Once the edge tiles are in place, begin laying top tiles working one small area at a time.

Spread adhesive along the front of the counter top core; install a row of full tiles. When finished, begin a perpendicular row of tiles along the layout lines. Insert gout spacers as needed.

After each small section is complete, lay a carpeted 2X4 block of wood over the tile and tap gently with a hammer, and then run your hand over the tiles to insure they are even. Remove any spacers with a toothpick; scrape any excess adhesive from the gout joints. Use denatured alcohol to remove any adhesive from the face of tiles before it has time to dry.

Continue installing tiles, alternating perpendicular rows as you work. Once you are finished installing field tiles, you are ready to start installing the backsplash tiles. You will want to leave between 1/16 to 1/8 of an inch between the bottom of the backsplash tiles and the field tiles; this will be filled-in with silicone caulk once tile installation is complete.

Applying Grout and Caulk

Once tiles are all in place, mix grout according to package directions; use a latex additive if desired. After making sure all plastic grout spacers have been removed, use a rubber float to apply the grout in sweeping motions, forcing the gout into the joints between the tiles. After all spaces between tiles are completely filled-in, use a damp sponge with rounded edges to wipe away excess grout. Do not use a sponge with squared corners, which could wipe away grout from the joints.

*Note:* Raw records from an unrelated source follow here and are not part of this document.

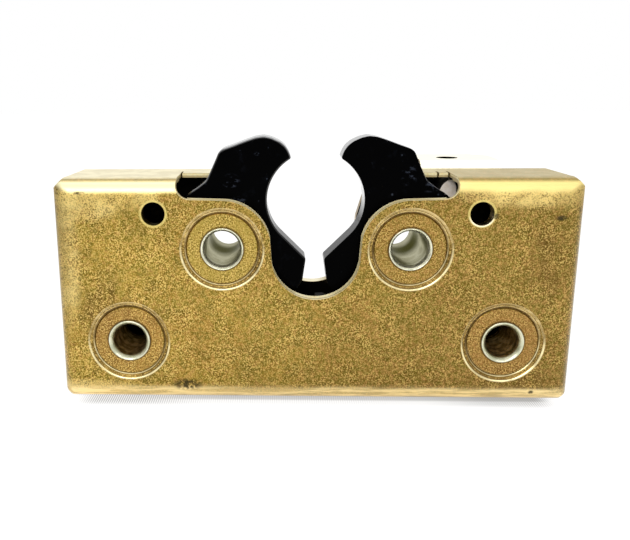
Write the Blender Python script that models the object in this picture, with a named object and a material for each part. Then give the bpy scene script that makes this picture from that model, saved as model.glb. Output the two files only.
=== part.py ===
"""Dual rotor latch: a folded steel housing with two forked rotors that close around a round striker.

Metres, +Z up. X runs across the housing, whose front faces -Y, and z = 0 is its flat underside. Depths
are measured from the front face, and an empty then sets the middle of the whole latch on the origin.
The latch is drawn shut: each rotor's notch is held by the nose of its pawl.
"""

from math import atan2, cos, degrees, pi, radians, sin

import bmesh
import bpy
from mathutils import Matrix, Vector

MM = 0.001

# Housing: one blank, folded to a pan 3/4 in deep.
WIDTH, HEIGHT, DEPTH = 114.3, 50.6, 19.05
SHEET = 3.0
BEND_OUTER = 4.0
CORNER_CUT = 2.4
RECESS_DEPTH = 0.6
RECESS_TOP_R, RECESS_FLOOR_R = 8.8, 7.75
SMALL_HOLE_X, SMALL_HOLE_Z, SMALL_HOLE_R = 35.0, 43.1, 2.55
MOUTH_FLOOR_Z, MOUTH_HALF = 46.1, 30.2
MOUTH_REAR_Y = 10.5
THROAT_HALF = 13.0
LIP_HALF, LIP_Z = 34.0, 49.6
U_R, U_Z = 9.65, 33.7

# The two pivot pairs.
ROTOR_X, ROTOR_Z = 20.3, 35.3
PAWL_X, PAWL_Z = 41.4, 14.3

# Layers through the depth, front to back, with the running clearances between them.
GAP = 0.3
MOVING_Y0 = SHEET + RECESS_DEPTH + GAP
MOVING_Y1 = MOVING_Y0 + 6.3
BACK_Y0, BACK_Y1 = DEPTH - SHEET, DEPTH
LEVER_Y0 = DEPTH + GAP
LEVER_Y1 = LEVER_Y0 + SHEET
BUSHING_END_Y = 23.75
EAR_END_Y = 36.2

# Bushings: stepped tubes, staked over at the front.
ROTOR_BORE_R, PAWL_BORE_R = 3.8, 3.5
NECK_R, BODY_R, RIM_R = 4.35, 5.05, 4.85
HOLE_R = NECK_R + 0.15
PIVOT_FIT = 0.3
SPACER_R = 5.9

# Rotor form.
JAW_R, JAW_Z = 10.6, 45.3
HUB_R, NOTCH_R = 14.0, 12.3
RELEASE_DEG = 10.0

# Where the two pawls meet, and the release lever's stud and lug.
LINK_Z, LINK_R, SOCKET_R = 18.6, 2.2, 2.9
STUD_R, STUD_DX, STUD_DZ = 2.0, -10.5, 0.7
LUG_Y0 = 11.2
LUG = [(28.4, 46.3), (28.9, 47.9), (31.3, 48.75), (32.6, 47.9), (32.9, 46.0), (31.6, 44.5), (29.8, 44.9)]

# The fixed pins that each spring's tail hooks on.
PINS = {"rotor_spring_pin": (37.2, 36.8), "pawl_spring_pin": (50.6, 27.2)}
PIN_R, PIN_NECK_R = 2.0, 1.5

GOLD = ("yellow_zinc", (0.55, 0.38, 0.12), 0.35, 0.9)
BLACK = ("black_oxide", (0.012, 0.012, 0.014), 0.28, 0.4)
PALE = ("pale_zinc", (0.62, 0.62, 0.55), 0.3, 0.9)
STEEL = ("spring_steel", (0.4, 0.4, 0.42), 0.35, 1.0)


def material(node, look):
    """A material of its own for one piece: colour, roughness and metallic value."""
    colour, roughness, metallic = look[1:]
    made = bpy.data.materials.new(f"{look[0]}_{node}")
    made.use_nodes = True
    shader = made.node_tree.nodes["Principled BSDF"]
    shader.inputs["Base Color"].default_value = (*colour, 1)
    shader.inputs["Roughness"].default_value = roughness
    shader.inputs["Metallic"].default_value = metallic
    return made


def add(name, data, look=None, origin=(0, 0, 0)):
    """Links an object whose mesh is in world place, with its origin moved to the point given in mm."""
    obj = bpy.data.objects.new(name, data)
    bpy.context.collection.objects.link(obj)
    obj.parent = bpy.data.objects["latch"]
    shift = Vector(origin) * MM
    if shift.length:
        data.transform(Matrix.Translation(-shift))
        obj.location = shift
    if look:
        data.materials.append(material(name, look))
    else:
        obj.hide_render = True
        obj.display_type = "WIRE"
    return obj


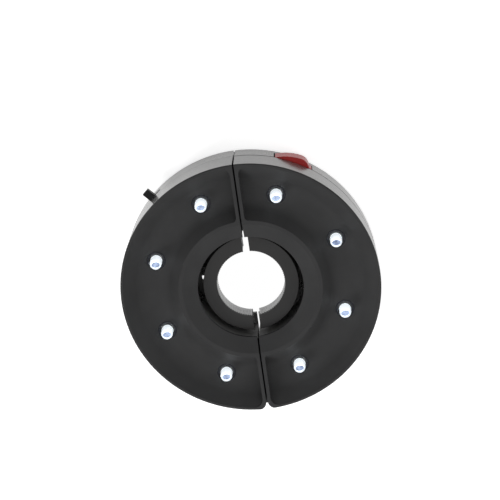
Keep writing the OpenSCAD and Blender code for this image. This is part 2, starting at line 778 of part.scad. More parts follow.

Allow grout to cure for one hour before wiping away the powdery residue left on tiles; follow the manufacturer’s directions, and allow the grout to dry completely. Once grout is dry, caulk along the backsplash using a fine, unbroken bead of silicone caulk; smooth with the tip of a wet finger and wipe away excess.

Once the caulk has had time to cure, apply a penetrating liquid silicone sealer to the grout; one that is food safe. Use a foam brush for application. Allow the sealer dry, and apply a second coat. Once the second coat is completely dry, buff the tiles using a clean, soft cloth. For proper maintenance purposes, reapply a sealer once a year.